De nombreuses escales figurent au programme de ce rituel : le recueillement à la mosquée de Sidi Soufi auprès duquel se trouve aussi le tombeau vénéré de Sidi Boumedienne, la ziara du mausolée de Yemma Gouraya et de sa sœur Yamna, la prière collective au centre de la cité devant la dernière demeure de Lalla Fatima (aujourd’hui recouverte par le tissu urbain), un détour sur les koubas de Sidi Touati, de Sidi Aderrahmane, de Sidi Betroumi, de l’Amimoun de Sidi M’hand Amokrane, de Sidi Abdelkader (gardien des mers), de Sidi Yahia, de Sidi Aïssa (gardien des forêts), dans la vallée des singes, les restes de Sidi Abdelhak...Les moins présents dans l’esprit des dévoués étaient enterrés au bois sacré (bosquet surplombant le quartier Soummari), et seules les vieilles personnes pieuses savaient le chemin conduisant aux sépultures, se souviennent encore les vieux. Mais parmi toutes ces haltes, le clou du rituel demeure l’ascension vers le sommet du Gouraya qui reste à nos jours l’une des principales attractions « mystico-touristiques » de la ville de Béjaïa.

La symbolique de l’ascension vers l’Eternel

« Plus on monte, moins la végétation est vigoureuse, jusqu’à ce que finalement seule la forêt de broussailles couvre les sommets les plus hauts. On atteint une sorte de large vallée perchée, au milieu de laquelle se trouve une construction basse et étendue qui entoure une ferme carrée : c’est un pénitencier militaire. Il semble impossible que de si belles collines avec une vue si magnifique puissent être un lieu de proscription », écrit l’archiduc d’Autriche, Louis Salvator de Habsbourg (artiste, aventurier, homme de lettres et passionné de la nature) qui échoua à Béjaïa en l’an 1897, en raison d’avaries dues à la collision de son yacht avec un autre navire. Subjugué par la beauté du site, il y séjourna pendant des mois et réalisa de nombreuses gravures qui illustreront ensuite son célèbre ouvrage, au titre élogieux : Bougie, la perle de l’Afrique du Nord. Bâti initialement par les Espagnols, Fort Gouraya fut, en effet, remanié ensuite par les Français pour servir de prison. Le fort est situé à 672 m au sommet du mont du même nom. Sa position stratégique et la splendeur du paysage qu’il offre à son visiteur en ont fait un lieu de pèlerinage très fréquenté.
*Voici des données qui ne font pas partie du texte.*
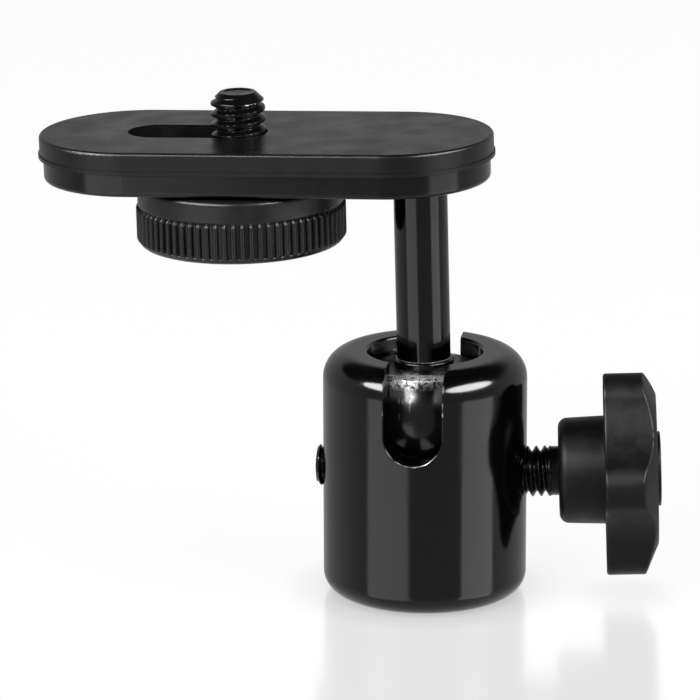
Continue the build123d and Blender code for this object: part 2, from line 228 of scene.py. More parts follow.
def put_grid(name, radius, height, turn, origin, direction, ring=False, sharp=35.0):
    """Surface carried round an axis.  Radius and height are grids of rows by columns, turn is one row, and
    each point lies at origin + direction * height + the turned side vector * radius.  A first or last row
    whose radius is nought closes to one point, and a ring joins its last row to its first."""
    rows, columns = radius.shape
    frame_axes = axis_frame(direction)
    local = np.stack([radius * np.cos(turn), radius * np.sin(turn), height], axis=-1)
    points = (local @ frame_axes + np.asarray(origin, float)) * MM
    index = np.arange(rows * columns).reshape(rows, columns)
    if not ring:
        if np.allclose(radius[0], 0):
            index[0] = index[0, 0]
        if np.allclose(radius[-1], 0):
            index[-1] = index[-1, 0]
    following = np.roll(index, -1, axis=0) if ring else index[1:]
    here = index if ring else index[:-1]
    beside = np.roll(here, -1, axis=1), np.roll(following, -1, axis=1)
    quads = np.stack([here, *beside, following], axis=-1).reshape(-1, 4)
    flat = points.reshape(-1, 3)
    a, b, c, d = (flat[quads[:, k]] for k in range(4))
    volume = (np.cross(b - a, c - a) * a).sum() + (np.cross(c - a, d - a) * a).sum()
    if volume < 0:
        quads = quads[:, ::-1]
    used, packed = np.unique(quads, return_inverse=True)
    quads = packed.reshape(-1, 4)
    flat = flat[used]
    faces = [tuple(dict.fromkeys(face)) for face in quads.tolist()]
    mesh = bpy.data.meshes.new(name)
    mesh.from_pydata(flat.tolist(), [], faces)
    mesh.validate()
    mesh.shade_smooth()
    mesh.set_sharp_from_angle(angle=math.radians(sharp))
    mesh.update()
    piece = bpy.data.objects.new(name, mesh)
    bpy.context.scene.collection.objects.link(piece)
    return piece


def finish_piece(piece, node, body, material):
    """Puts a new piece on its body in place of a frame node, with its finish."""
    piece.data.materials.clear()
    piece.data.materials.append(material)
    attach(piece, body)
    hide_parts(node)
    return piece


def groove(height, turn, pitch, crest=0.12, root=0.10):
    """Share of the thread's depth that is cut away: nought on the crest, one in the root and nearly straight
    flanks between, with the crest rising one pitch per turn so that the thread is right-handed."""
    phase = np.mod(height / pitch - turn / (2 * math.pi), 1.0)
    ramp = 1.0 - np.abs(2.0 * phase - 1.0)
    soft = smooth_step(crest - 0.06, 1.0 - root + 0.06, ramp)
    straight = np.clip((ramp - crest) / (1 - crest - root), 0, 1)
    return 0.35 * soft + 0.65 * straight


def hexagon(turn, across_flats):
    """Distance from the axis to a regular hexagon's side at each turn."""
    sector = math.pi / 3
    return across_flats / 2 / np.cos(np.mod(turn + sector / 2, sector) - sector / 2)


# ---- finishes ------------------------------------------------------------------

def socket(group, name, kind, way, default=None):
    """Adds one named socket to a node group."""
    made = group.interface.new_socket(name=name, in_out=way, socket_type=kind)
    if default is not None:
        made.default_value = default
    return made


class Graph:
    """Short hand for placing and wiring nodes."""

    def __init__(self, tree):
        self.tree = tree

    def add(self, kind, **values):
        made = self.tree.nodes.new(kind)
        for key, value in values.items():
            setattr(made, key, value)
        return made

    def wire(self, source, target):
        self.tree.links.new(source, target)

    def put(self, target, value):
        if hasattr(value, "is_output") or isinstance(value, bpy.types.NodeSocket):
            self.tree.links.new(value, target)
        else:
            target.default_value = value

    def math(self, operation, a, b=0.0, c=0.0, clamp=False):
        made = self.add("ShaderNodeMath", operation=operation, use_clamp=clamp)
        for target, value in zip(made.inputs, (a, b, c)):
            self.put(target, value)
        return made.outputs[0]

    def times(self, a, b, clamp=False):
        return self.math("MULTIPLY", a, b, clamp=clamp)

    def plus(self, a, b):
        return self.math("ADD", a, b)

    def less(self, a, b):
        return self.math("SUBTRACT", a, b)

    def most(self, a, b):
        return self.math("MAXIMUM", a, b)

    def size(self, a):
        return self.math("ABSOLUTE", a)

    def span(self, a, b):
        """Length of the two values taken as the sides of a right angle."""
        return self.math("SQRT", self.plus(self.times(a, a), self.times(b, b)))

    def blend(self, factor, a, b):
        made = self.add("ShaderNodeMix", data_type="RGBA")
        self.put(made.inputs[0], factor)
        self.put(made.inputs[6], a)
        self.put(made.inputs[7], b)
        return made.outputs[2]

    def blend_value(self, factor, a, b):
        made = self.add("ShaderNodeMix", data_type="FLOAT")
        self.put(made.inputs[0], factor)
        self.put(made.inputs[2], a)
        self.put(made.inputs[3], b)
        return made.outputs[0]

    def ease(self, value, low, high, to_low=0.0, to_high=1.0):
        made = self.add("ShaderNodeMapRange", interpolation_type="SMOOTHSTEP")
        for target, number in zip(made.inputs, (value, low, high, to_low, to_high)):
            self.put(target, number)
        return made.outputs[0]

    def noise(self, vector, scale, detail=3.0, rough=0.55):
        made = self.add("ShaderNodeTexNoise")
        self.put(made.inputs["Vector"], vector)
        self.put(made.inputs["Scale"], scale)
        made.inputs["Detail"].default_value = detail
        made.inputs["Roughness"].default_value = rough
        return made.outputs["Fac"]

    def position(self):
        return self.add("ShaderNodeTexCoord").outputs["Object"]

    def split(self, vector):
        made = self.add("ShaderNodeSeparateXYZ")
        self.put(made.inputs[0], vector)
        return made.outputs

    def moved(self, vector, location=(0, 0, 0), rotation=(0, 0, 0), scale=(1, 1, 1)):
        made = self.add("ShaderNodeMapping")
        self.put(made.inputs["Vector"], vector)
        made.inputs["Location"].default_value = location
        made.inputs["Rotation"].default_value = rotation
        made.inputs["Scale"].default_value = scale
        return made.outputs[0]


def group_of(name, inputs, outputs, build):
    """Builds a shader node group once and returns it after that."""
    if name in bpy.data.node_groups:
        return bpy.data.node_groups[name]
    tree = bpy.data.node_groups.new(name, "ShaderNodeTree")
    for label, kind, default in inputs:
        socket(tree, label, kind, "INPUT", default)
    for label, kind in outputs:
        socket(tree, label, kind, "OUTPUT")
    graph = Graph(tree)
    start = graph.add("NodeGroupInput")
    end = graph.add("NodeGroupOutput")
    build(graph, start.outputs, end.inputs)
    return tree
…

Un pèlerinage autrefois mystique évoqué par Habsbourg en ces termes : « Si la Mecque est le lieu de la plus haute vénération parce que l’on trouve le tombeau de Mohammed, Bougie en est presque l’égale à cause des milliers de saints qui sont enterrés dans le bois sacré de Djebel Khalifa. » De nos jours, des dizaines de milliers (voire plus) de visiteurs se rendent à chaque saison estivale sur ce site, le préféré de tous les randonneurs et de tous les promeneurs de la ville de Béjaïa.

Son potentiel touristique engendrera, à coup sûr, des plus-values si l’ont vient à la réfection du fort et l’aménagement de la route y menant et de services d’accompagnement à proximité. Proposé au classement le 10/7/2000, Fort Gouraya fait aujourd’hui l’objet d’une exploitation illicite à but lucratif, tandis qu’une végétation sauvage envahit ses parois en attendant sa mise en valeur par les pouvoirs publics pour une exploitation adéquate. La commission « Aménagement du territoire » de l’APW a préconisé récemment la réalisation d’une ligne de téléphérique pour la desserte de la vieille ville et du plateau de Gouraya où l’on propose aussi l’implantation d’un parc d’attractions et des aires de jeux récréatifs. Pour le moment, ce n’est rien qu’une proposition qui fait rêver, tout de même, les jeunes de la cité des Hammadites.